This is what I was getting at the Thursday Open Thread concerning the falling US Dollar.  

Some of the increase in the price of oil is due to the decrease in the value of the US dollar.  It is taking more dollars to buy the same unit of oil, but it's taking fewer euros to buy the same amount of oil.

I believe some of what is going on is the decreased holdings of US dollars at various national banks throughout the world.  What's replacing those reserves?  Gold, euros, and a basket of asian currencies?  You bet.  As I've heard it a millions of times...to understand the real driver of global activities....FOLLOW THE MONEY!!!!

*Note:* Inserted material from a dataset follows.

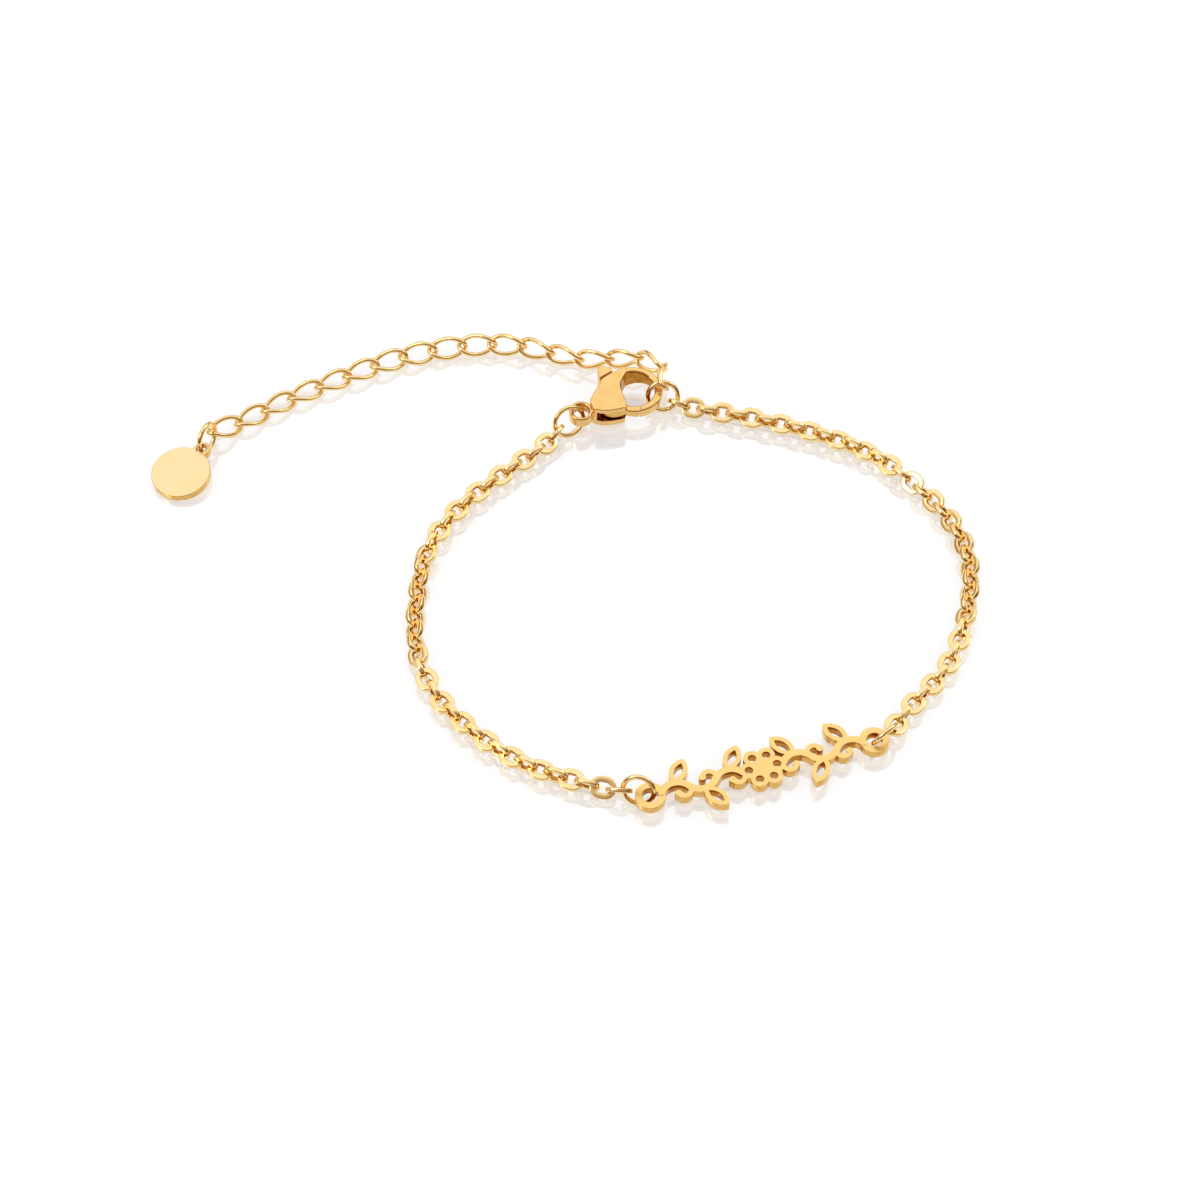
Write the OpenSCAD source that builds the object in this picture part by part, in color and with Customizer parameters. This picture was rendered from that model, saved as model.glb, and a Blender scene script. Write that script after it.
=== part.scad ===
// Nameplate bracelet lying on a flat surface: a cut sheet plate between two lengths of
// cable chain, a lobster clasp, and a curb chain extender that ends in a round disc.
// Origin at the middle of the plate's back. X runs along the plate, Z points up.

/* [Nameplate] */
// Distance between the centres of the two end eyes
plate_span = 22.3; // [20:0.1:26]
// Thickness of the sheet that the plate is cut from
plate_t = 1; // [0.8:0.1:1.1]
// Height of the plate's back above the surface, held up by its two rings
plate_lift = 0.7; // [0.7:0.05:1]
// Width of the stem
stroke_w = 0.7; // [0.6:0.05:0.8]
// Outer diameter of each end eye
eye_od = 2.9; // [2.7:0.05:3]
// Hole in each end eye
eye_hole = 1.6; // [1.6:0.05:1.8]
// Thickness of each end eye, a little less than the sheet's
eye_t = 0.9; // [0.7:0.05:0.95]
// Half waves of the stem on each side of the flower
waves = 3; // [2:1:4]
// Height of a wave's crest above the middle line
crest_h = 0.7; // [0.4:0.05:0.9]
// Width of the curls
curl_w = 0.5; // [0.4:0.05:0.6]
// Length of a leaf from tip to tip
leaf_l = 3; // [2.4:0.1:3.4]
// Width of a leaf
leaf_w = 1.7; // [1.5:0.1:2]
// Width of the rim round a leaf's opening
leaf_rim = 0.45; // [0.4:0.05:0.55]
// Lean of each leaf towards the flower
leaf_lean = 35; // [0:5:45]
// Number of petals of the flower
petals = 6; // [5:1:7]
// Outer diameter of a petal
petal_d = 1.7; // [1.5:0.05:1.9]
// Hole in a petal
petal_hole = 0.8; // [0.6:0.05:0.9]
// Distance from the flower's middle to a petal's middle
petal_r = 1.4; // [1.2:0.05:1.5]

/* [Jump rings] */
// Outer diameter of a jump ring
ring_od = 3.5; // [3.4:0.05:3.7]
// Wire of the jump rings
ring_wire = 0.5; // [0.45:0.01:0.52]
// Outer diameter of the ring in the clasp's eye
eye_ring_od = 3.7; // [3.6:0.05:3.8]
// Outer diameter of the ring that the clasp closes on
end_ring_od = 3.6; // [3.5:0.05:3.8]
// Gap between a resting ring and the surface
rest_gap = 0.01; // [0.01:0.01:0.05]

/* [Cable chain] */
// Distance from one link's middle to the next
cable_pitch = 1.54; // [1.51:0.01:1.6]
// Width of a link across the chain
cable_w = 2.2; // [2.1:0.05:2.3]
// Width of the flat wire in the plane of the link
cable_wire = 0.4; // [0.37:0.01:0.42]
// Thickness of the flat wire
cable_t = 0.41; // [0.39:0.01:0.43]
// Play between two linked bars
cable_play = 0.26; // [0.25:0.01:0.28]

/* [Extender] */
// Distance from one curb link's middle to the next
curb_pitch = 3.1; // [3:0.02:3.2]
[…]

The MSM (or the federal gov't.) do not want people to recognize this due to its ramifications.

And even though the IOB seems to have lost some steam, I keep feeling it's lurking under the noise.  Something is afoot here that is under the immediate radar.

Keep in mind that the us dollar has actually STRENGTHENED vs other currencies in the past 12 months, despite its recent slide. So viewed year over year, it take MORE euros to buy oil than dollars. Not disputing your general point but the slide of the dollar is still small and still very recent.
Menzie Chinn at Econbrowser has a nice pieceon central bank reserves and oil.  It includes this graph of global bank reserve increases lately:

Clearly, the oil exporters are becoming a growing part of the mix, with Asia becoming less important.  However, it's not at all clear that there's any relationship between the decision of what currency to use for trading oil and that of what currency to hold central bank reserves in (a point well made by Jim Hamilton back in January).

Since the Cdn dollar low in 2002, the US dollar is down 47.5%.